Monday, April 27, 2009

DON'T CALL THAT LOVE

Break up. One more.. many more.
It all started few years back; took quite a while to dawn on me and now that I am dead sure; I thought I should share my feelings with with you.

If I have to summarize this whole article I would say in simple words-

There is nothing called love.
Other things are just a matter of detail.

So it begins….

Break up. One more.. many more.
In past few days I have heard so many couples break up and for such cruel reasons that it reconfirms my faith that human beings are actually the most sophisticated animals on earth for they have got the gift of reason, the meticulousness to distinguish between what the heart desires and where the brain guides.

Let us take some simple cases. Boy and girl going out together for 3 years or more, seemingly inseparable, living at the same place. Boy has to move out to different city for a job and the girl very soon finds a more ‘suitable’ guy. I am not taking the pain here to describe the adjective ‘suitable’, and leave it to the readers to fathom its vulgarity. Another case. Boy and girl going out together for quite some time. Suddenly one of the partners starts feeling that the other one is encroaching her/his freedom. Break up. And these are the cases where the couple was going out for a fairly long time. I am not even exploring the short term relationships and the reasons for their break up. I just do not want to fool around with what ever sanity is left in me.
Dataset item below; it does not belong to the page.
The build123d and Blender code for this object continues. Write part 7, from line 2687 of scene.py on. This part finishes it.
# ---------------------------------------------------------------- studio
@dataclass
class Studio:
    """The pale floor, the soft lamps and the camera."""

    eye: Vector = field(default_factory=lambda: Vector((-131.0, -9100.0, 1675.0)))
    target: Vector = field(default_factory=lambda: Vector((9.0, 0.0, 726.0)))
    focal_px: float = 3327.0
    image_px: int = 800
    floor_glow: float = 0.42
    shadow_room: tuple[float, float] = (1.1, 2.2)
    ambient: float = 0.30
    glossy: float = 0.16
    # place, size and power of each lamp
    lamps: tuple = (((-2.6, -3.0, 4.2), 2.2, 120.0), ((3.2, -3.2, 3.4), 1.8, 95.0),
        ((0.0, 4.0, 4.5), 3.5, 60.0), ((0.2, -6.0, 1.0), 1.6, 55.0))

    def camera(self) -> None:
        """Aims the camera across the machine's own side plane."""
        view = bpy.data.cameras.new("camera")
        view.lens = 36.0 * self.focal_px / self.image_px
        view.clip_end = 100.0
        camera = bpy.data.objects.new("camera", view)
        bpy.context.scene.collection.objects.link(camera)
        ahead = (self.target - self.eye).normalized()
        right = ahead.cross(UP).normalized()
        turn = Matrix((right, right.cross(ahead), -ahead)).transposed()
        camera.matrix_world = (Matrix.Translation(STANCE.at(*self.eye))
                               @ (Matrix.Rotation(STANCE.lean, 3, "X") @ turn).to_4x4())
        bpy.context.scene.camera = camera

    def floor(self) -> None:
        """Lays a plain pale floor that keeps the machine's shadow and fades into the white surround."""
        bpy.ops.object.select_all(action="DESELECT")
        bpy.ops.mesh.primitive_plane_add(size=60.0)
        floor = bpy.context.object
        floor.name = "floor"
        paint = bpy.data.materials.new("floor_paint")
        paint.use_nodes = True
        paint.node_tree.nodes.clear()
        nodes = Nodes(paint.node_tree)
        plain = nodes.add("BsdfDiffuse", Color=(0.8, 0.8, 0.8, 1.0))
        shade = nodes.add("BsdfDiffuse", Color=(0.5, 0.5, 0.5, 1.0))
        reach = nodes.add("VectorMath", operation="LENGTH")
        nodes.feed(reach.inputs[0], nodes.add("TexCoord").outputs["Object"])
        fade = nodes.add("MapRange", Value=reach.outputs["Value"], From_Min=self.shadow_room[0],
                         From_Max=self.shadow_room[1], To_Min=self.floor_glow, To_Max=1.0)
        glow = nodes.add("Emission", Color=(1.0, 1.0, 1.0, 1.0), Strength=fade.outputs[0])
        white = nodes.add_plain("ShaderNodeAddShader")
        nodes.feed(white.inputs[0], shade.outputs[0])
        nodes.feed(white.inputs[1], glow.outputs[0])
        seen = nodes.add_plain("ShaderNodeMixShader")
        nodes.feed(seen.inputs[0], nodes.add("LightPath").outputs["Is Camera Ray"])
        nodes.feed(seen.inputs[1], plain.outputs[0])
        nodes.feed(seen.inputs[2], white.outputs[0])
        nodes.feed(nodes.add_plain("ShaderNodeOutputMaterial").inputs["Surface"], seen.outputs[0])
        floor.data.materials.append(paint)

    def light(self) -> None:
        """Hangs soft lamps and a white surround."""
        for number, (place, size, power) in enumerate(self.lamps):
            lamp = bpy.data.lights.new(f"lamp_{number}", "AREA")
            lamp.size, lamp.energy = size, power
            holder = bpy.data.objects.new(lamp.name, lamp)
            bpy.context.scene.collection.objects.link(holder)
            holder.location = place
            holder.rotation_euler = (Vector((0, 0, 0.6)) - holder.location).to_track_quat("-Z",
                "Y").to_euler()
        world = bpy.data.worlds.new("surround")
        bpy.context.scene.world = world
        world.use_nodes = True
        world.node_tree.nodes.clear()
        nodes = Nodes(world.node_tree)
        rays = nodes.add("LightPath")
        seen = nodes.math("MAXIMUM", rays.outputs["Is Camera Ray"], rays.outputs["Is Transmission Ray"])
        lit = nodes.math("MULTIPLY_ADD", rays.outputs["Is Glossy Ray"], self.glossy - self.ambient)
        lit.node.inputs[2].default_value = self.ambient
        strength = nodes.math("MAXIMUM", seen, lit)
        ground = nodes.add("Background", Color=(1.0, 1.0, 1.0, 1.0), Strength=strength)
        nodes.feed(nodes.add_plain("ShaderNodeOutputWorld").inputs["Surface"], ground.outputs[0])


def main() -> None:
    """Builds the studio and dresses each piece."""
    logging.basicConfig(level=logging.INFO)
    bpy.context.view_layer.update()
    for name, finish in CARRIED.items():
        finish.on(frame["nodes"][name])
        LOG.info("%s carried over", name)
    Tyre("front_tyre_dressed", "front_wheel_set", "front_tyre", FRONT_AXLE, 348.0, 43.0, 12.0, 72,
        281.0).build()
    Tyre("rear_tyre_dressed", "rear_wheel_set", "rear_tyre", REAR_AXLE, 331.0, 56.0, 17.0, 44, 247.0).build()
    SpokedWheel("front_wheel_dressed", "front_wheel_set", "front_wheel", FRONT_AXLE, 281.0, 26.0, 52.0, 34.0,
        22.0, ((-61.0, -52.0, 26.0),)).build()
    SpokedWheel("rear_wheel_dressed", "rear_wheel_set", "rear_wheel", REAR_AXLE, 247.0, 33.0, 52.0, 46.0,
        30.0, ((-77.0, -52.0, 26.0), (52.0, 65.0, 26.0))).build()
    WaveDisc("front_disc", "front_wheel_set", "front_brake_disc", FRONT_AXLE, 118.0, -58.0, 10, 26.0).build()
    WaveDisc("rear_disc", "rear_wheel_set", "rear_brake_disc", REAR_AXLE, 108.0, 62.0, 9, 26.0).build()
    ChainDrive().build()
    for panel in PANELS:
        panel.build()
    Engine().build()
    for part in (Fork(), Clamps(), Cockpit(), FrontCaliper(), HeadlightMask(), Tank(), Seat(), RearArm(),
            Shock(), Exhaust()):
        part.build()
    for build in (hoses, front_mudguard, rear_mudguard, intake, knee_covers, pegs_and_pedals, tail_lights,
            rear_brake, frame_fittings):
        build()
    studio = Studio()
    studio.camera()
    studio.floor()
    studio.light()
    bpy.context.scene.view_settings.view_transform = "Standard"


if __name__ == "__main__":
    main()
I find it difficult to understand as to what happens. Do you stop liking the other person completely? Or are you so overcome by your new found love that you totally ignore the old one? Or do you get fed up or do you get bored? I mean three years of so called love, passion, closeness, sharing, giving… I mean three years of those laughing together, giggling, those kisses and caresses, that looking into the eye, those endless talks on phone, those thousand I-love-you’s.. I mean three years…. What was that. I mean how three years could just vanish in thin air leaving behind all the room for everything similar but with a new companion.

I do not believe in love. To me it is too pure a concept to exist in this rascal world. I believe in trust, in taking-care, in understanding, in making compromises, in values, in desire, in romance, in attraction, in lust, in sex, in joy .. but for god’s sake don’t call that love.

I think the feelings one shares with a new partner is same as the one which one shared with the old; the new partner may turn out to be your life partner or may be replaced by a further new one; but the point is if both the feelings are same then it is not love for love to me can not be so week as to demand a new partner to overcome boredom. The old relationship broke up; this means that what you felt then what not love; and so the feeling now with the new partner is also not love for it’s the same feeling as the one which you felt with the old partner when he/she was new.

In a conversation with a friend few days back she told me that there is nothing wrong in having a boy friend. I said, true. She said that one would today generally not get married early in life and so one needs a partner to ‘be’ with. The justification was shocking or one can say revealing. After all man is a social animal.

To summarize once gain, I would define the modern love as nothing but the phantom butterflies in a ‘hungry’ stomach- a hunger which is an outcome of perfectly healthy desire, a completely natural need. But please don’t call that love.

p.s. -I am not trying to fault anyone here or get judgemental. We all belong to the same category. I am merely questioning or rather denying a notion.